_Aim_
Every line below must be reproduced exactly. Copy them all.

_Dataset content_
● ● ● ●

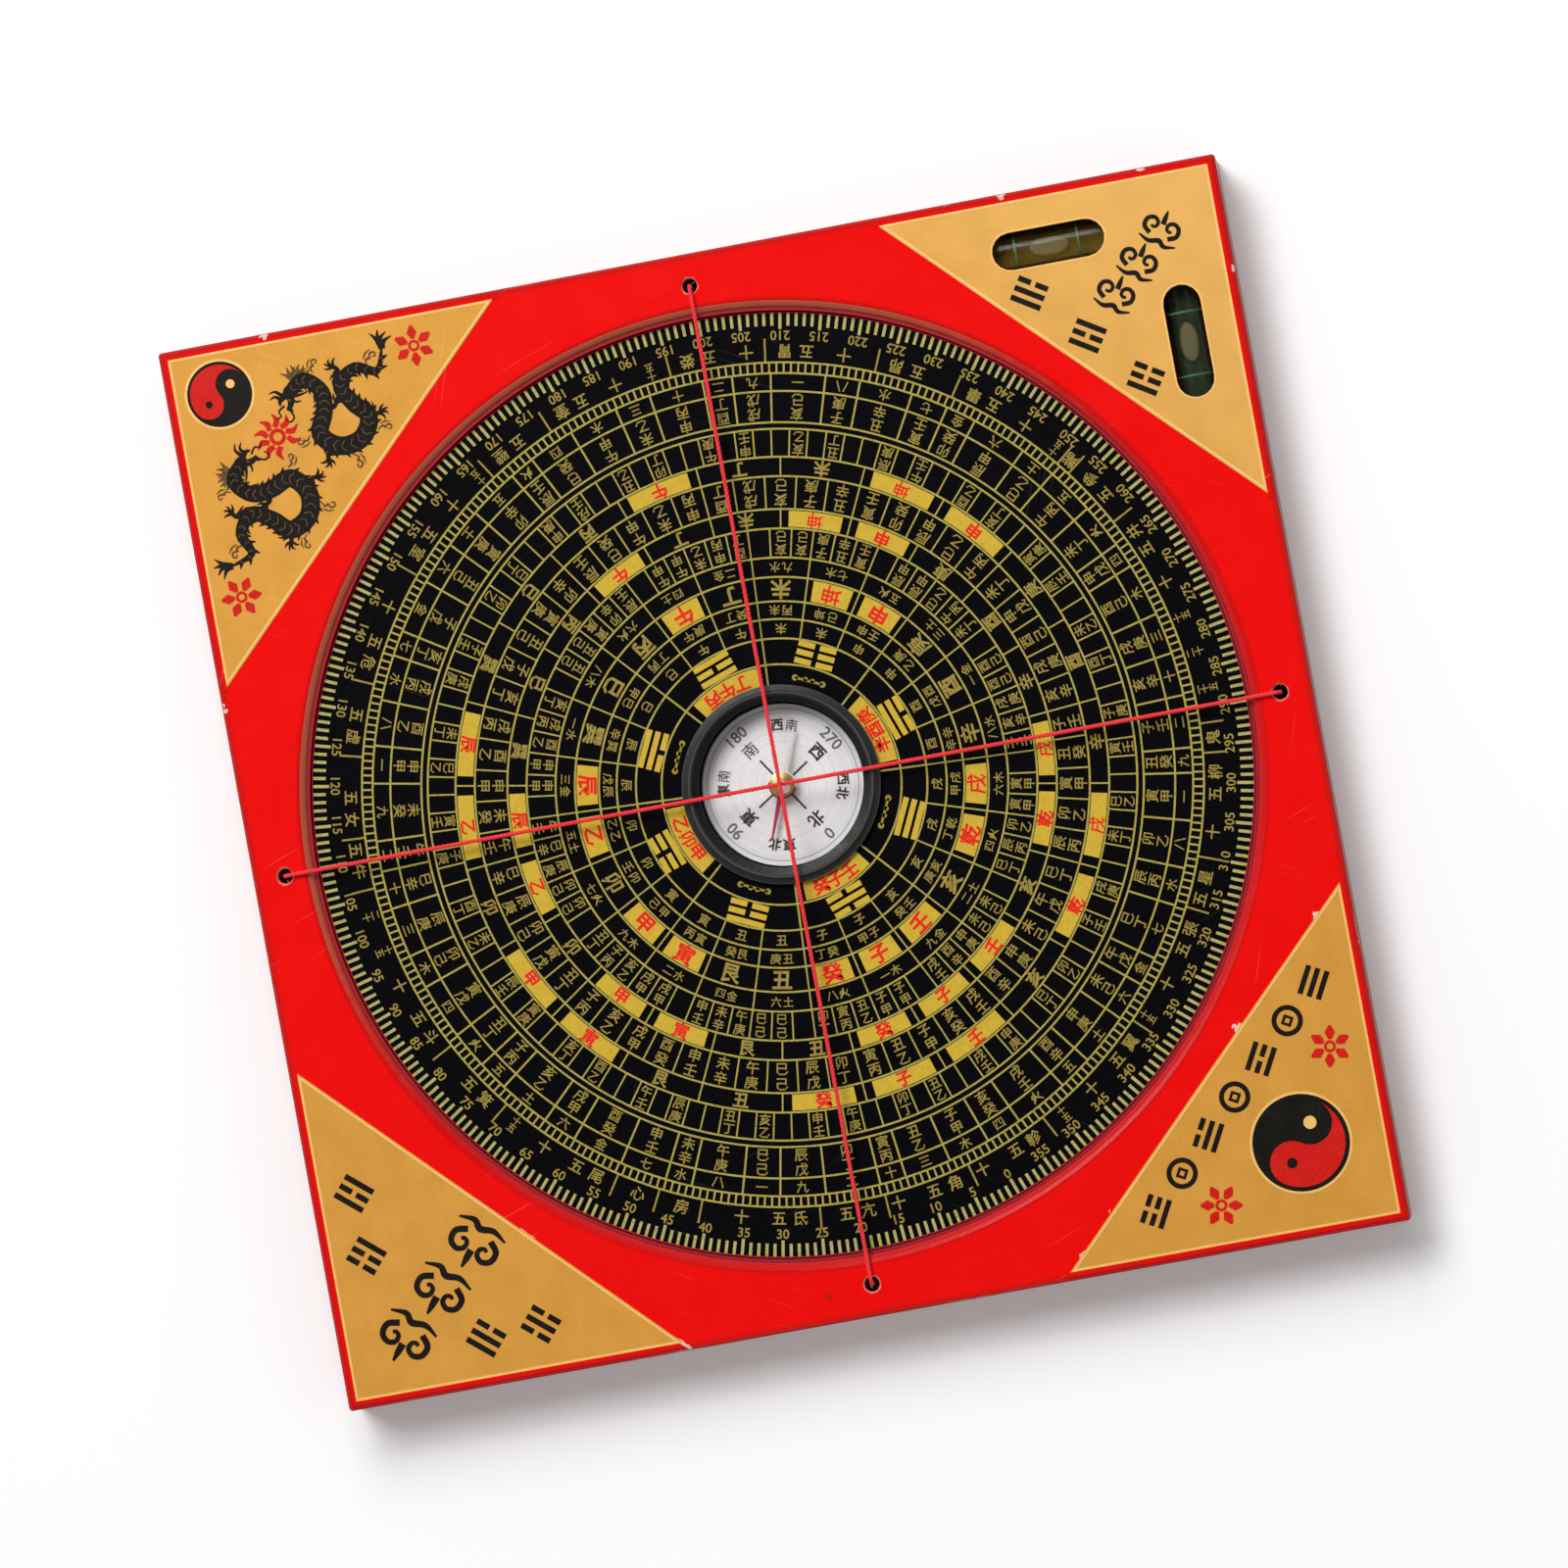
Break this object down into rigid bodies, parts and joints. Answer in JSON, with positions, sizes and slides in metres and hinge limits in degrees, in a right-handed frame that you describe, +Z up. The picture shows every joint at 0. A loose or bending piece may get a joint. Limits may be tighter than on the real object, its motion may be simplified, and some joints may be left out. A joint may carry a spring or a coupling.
{
  "type": "feng shui compass",
  "caption": "Square board with a round turning dial sunk in a well, a needle compass capsule at its middle, gold corner plates, two level vials and two crossed strings.",
  "frame": {"origin": "under the middle of the board, on the surface that it rests on", "axes": "+Z up, out of the dial; +Y from the middle towards the north string hole; +X towards the east string hole, so the corner plate with the two windows is at +X +Y"},
  "size_m": [0.19, 0.19, 0.0164],
  "materials": {
    "red_lacquer": "gloss",
    "dark_red_board": "painted",
    "gold_plate": "satin gold",
    "black_disc": "satin",
    "printed_face": "printed",
    "black_plastic": "moulded",
    "pale_card": "printed",
    "clear_acrylic": "clear",
    "clear_tube": "clear",
    "green_liquid": "clear",
    "air_bubble": "clear",
    "plug_plastic": "moulded",
    "steel": "polished",
    "brass": "polished",
    "needle_paint": "painted",
    "jewel_stone": "polished",
    "red_string": "twisted"
  },
  "bodies": {
    "plate": {"base_board": "dark_red_board", "frame_plate": "red_lacquer", "corner_plate_ne": "gold_plate", "corner_plate_nw": "gold_plate", "corner_plate_sw": "gold_plate", "corner_plate_se": "gold_plate", "vial_x_tube": "clear_tube", "vial_x_plug": "plug_plastic", "vial_x_liquid": "green_liquid", "vial_y_tube": "clear_tube", "vial_y_plug": "plug_plastic", "vial_y_liquid": "green_liquid", "cross_string_ns": "red_string", "cross_string_ew": "red_string", "string_knot_n": "red_string", "string_knot_s": "red_string", "string_knot_e": "red_string", "string_knot_w": "red_string"},
    "bubble_x": {"vial_x_bubble": "air_bubble"},
    "bubble_y": {"vial_y_bubble": "air_bubble"},
    "dial": {"dial_disc": "black_disc", "dial_face": "printed_face", "capsule_cup": "black_plastic", "capsule_card": "pale_card", "capsule_crystal": "clear_acrylic", "capsule_bezel": "black_plastic", "pivot_pin": "steel"},
    "needle": {"compass_needle": "needle_paint", "needle_cap": "brass", "cap_jewel": "jewel_stone"}
  },
  "joints": [
    {"name": "dial_turn", "type": "hinge", "parent": "plate", "child": "dial", "pos_m": [0, 0, 0.0053], "axis": [0, 0, 1], "continuous": true},
    {"name": "needle_swing", "type": "hinge", "parent": "dial", "child": "needle", "pos_m": [0, 0, 0.0101], "axis": [0, 0, 1], "continuous": true},
    {"name": "bubble_x_run", "type": "slide", "parent": "plate", "child": "bubble_x", "axis": [1, 0, 0], "range_m": [-0.0065, 0.0065], "stiffness_N_per_m": 0.02},
    {"name": "bubble_y_run", "type": "slide", "parent": "plate", "child": "bubble_y", "axis": [0, 1, 0], "range_m": [-0.0065, 0.0065], "stiffness_N_per_m": 0.02}
  ]
}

● ● ● ●

_Answer to this exercise_
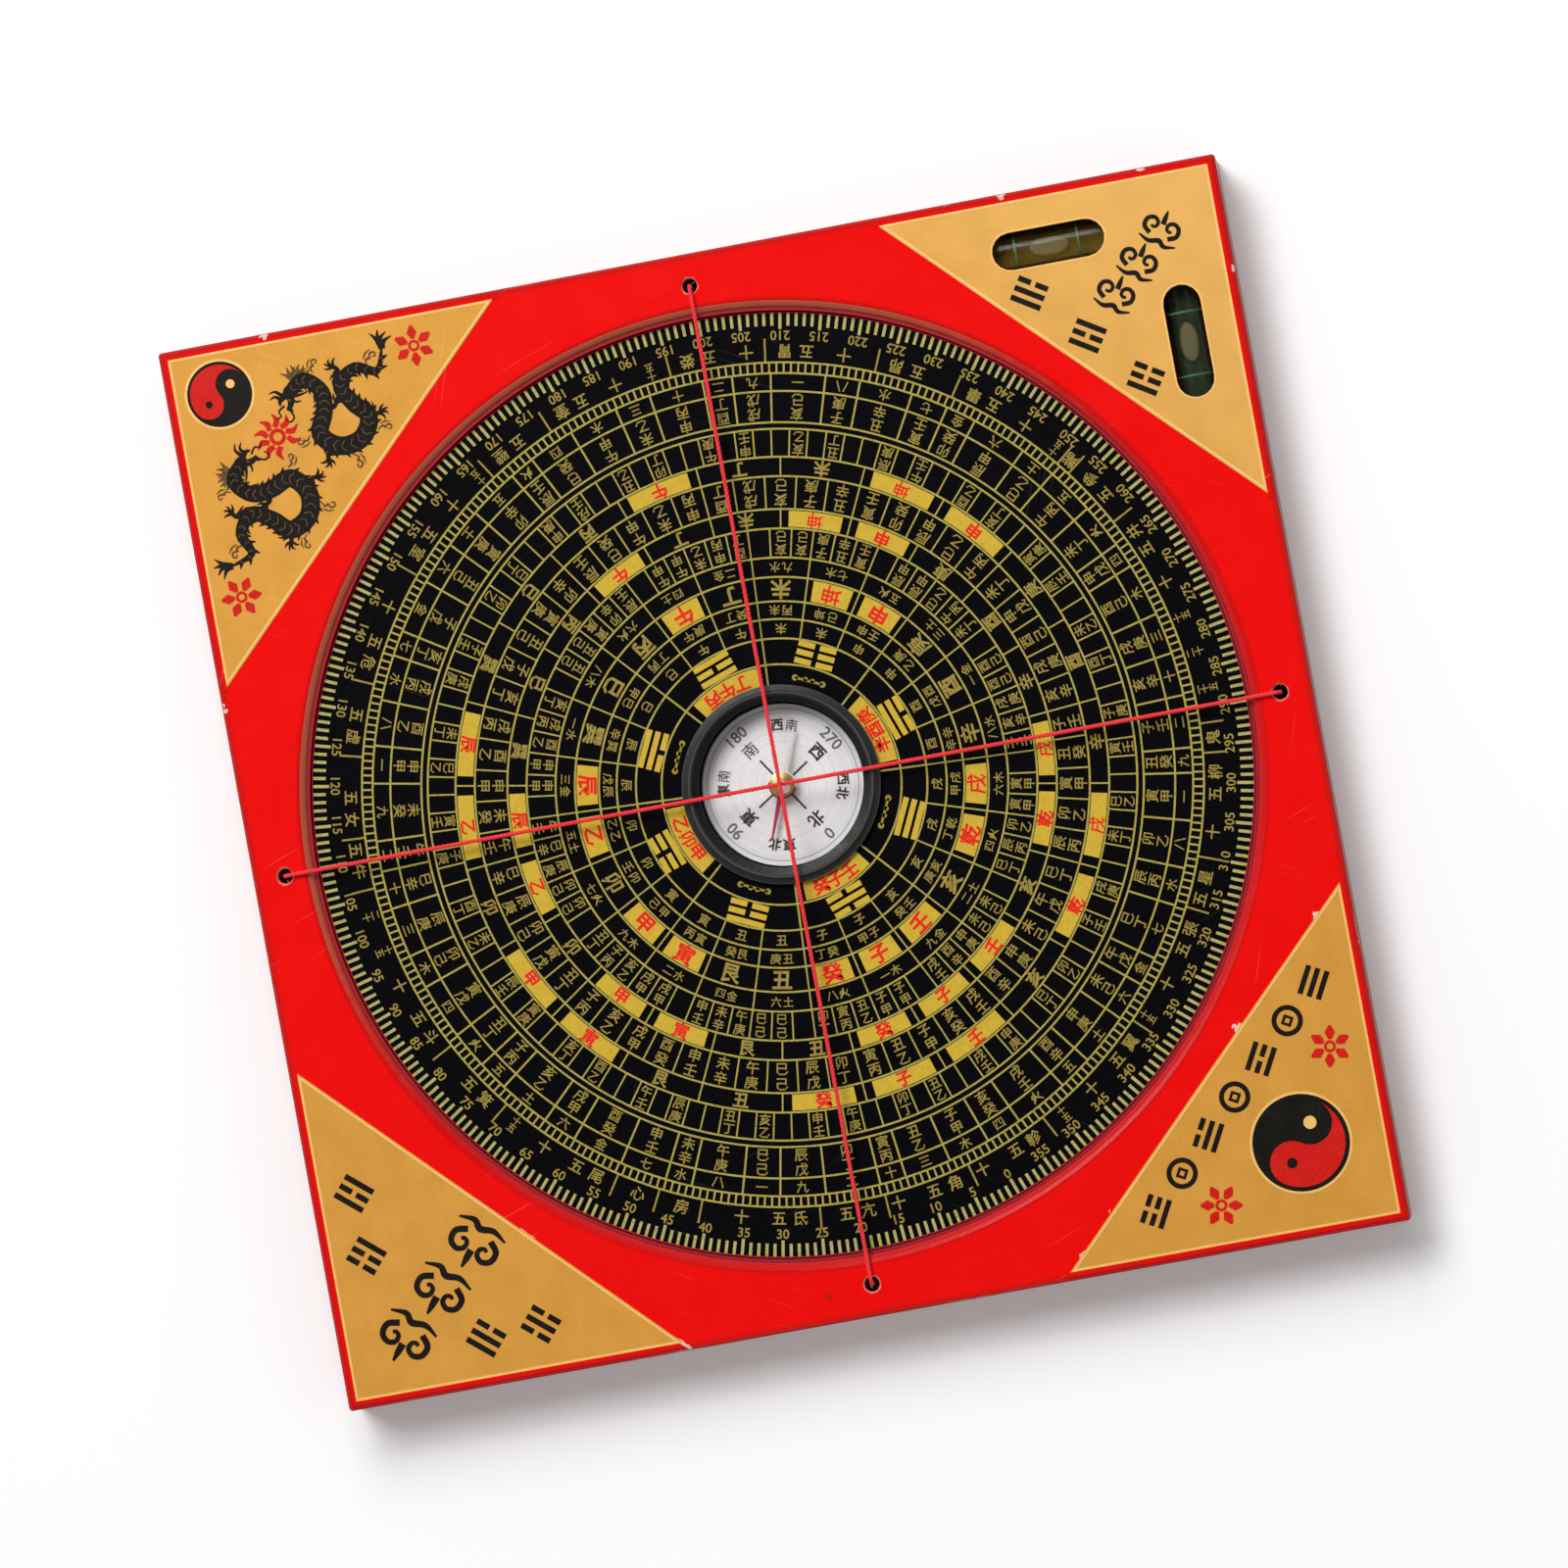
Break this object down into rigid bodies, parts and joints. Answer in JSON, with positions, sizes and slides in metres and hinge limits in degrees, in a right-handed frame that you describe, +Z up. The picture shows every joint at 0. A loose or bending piece may get a joint. Limits may be tighter than on the real object, its motion may be simplified, and some joints may be left out. A joint may carry a spring or a coupling.
{
  "type": "feng shui compass",
  "caption": "Square board with a round turning dial sunk in a well, a needle compass capsule at its middle, gold corner plates, two level vials and two crossed strings.",
  "frame": {"origin": "under the middle of the board, on the surface that it rests on", "axes": "+Z up, out of the dial; +Y from the middle towards the north string hole; +X towards the east string hole, so the corner plate with the two windows is at +X +Y"},
  "size_m": [0.19, 0.19, 0.0164],
  "materials": {
    "red_lacquer": "gloss",
    "dark_red_board": "painted",
    "gold_plate": "satin gold",
    "black_disc": "satin",
    "printed_face": "printed",
    "black_plastic": "moulded",
    "pale_card": "printed",
    "clear_acrylic": "clear",
    "clear_tube": "clear",
    "green_liquid": "clear",
    "air_bubble": "clear",
    "plug_plastic": "moulded",
    "steel": "polished",
    "brass": "polished",
    "needle_paint": "painted",
    "jewel_stone": "polished",
    "red_string": "twisted"
  },
  "bodies": {
    "plate": {"base_board": "dark_red_board", "frame_plate": "red_lacquer", "corner_plate_ne": "gold_plate", "corner_plate_nw": "gold_plate", "corner_plate_sw": "gold_plate", "corner_plate_se": "gold_plate", "vial_x_tube": "clear_tube", "vial_x_plug": "plug_plastic", "vial_x_liquid": "green_liquid", "vial_y_tube": "clear_tube", "vial_y_plug": "plug_plastic", "vial_y_liquid": "green_liquid", "cross_string_ns": "red_string", "cross_string_ew": "red_string", "string_knot_n": "red_string", "string_knot_s": "red_string", "string_knot_e": "red_string", "string_knot_w": "red_string"},
    "bubble_x": {"vial_x_bubble": "air_bubble"},
    "bubble_y": {"vial_y_bubble": "air_bubble"},
    "dial": {"dial_disc": "black_disc", "dial_face": "printed_face", "capsule_cup": "black_plastic", "capsule_card": "pale_card", "capsule_crystal": "clear_acrylic", "capsule_bezel": "black_plastic", "pivot_pin": "steel"},
    "needle": {"compass_needle": "needle_paint", "needle_cap": "brass", "cap_jewel": "jewel_stone"}
  },
  "joints": [
    {"name": "dial_turn", "type": "hinge", "parent": "plate", "child": "dial", "pos_m": [0, 0, 0.0053], "axis": [0, 0, 1], "continuous": true},
    {"name": "needle_swing", "type": "hinge", "parent": "dial", "child": "needle", "pos_m": [0, 0, 0.0101], "axis": [0, 0, 1], "continuous": true},
    {"name": "bubble_x_run", "type": "slide", "parent": "plate", "child": "bubble_x", "axis": [1, 0, 0], "range_m": [-0.0065, 0.0065], "stiffness_N_per_m": 0.02},
    {"name": "bubble_y_run", "type": "slide", "parent": "plate", "child": "bubble_y", "axis": [0, 1, 0], "range_m": [-0.0065, 0.0065], "stiffness_N_per_m": 0.02}
  ]
}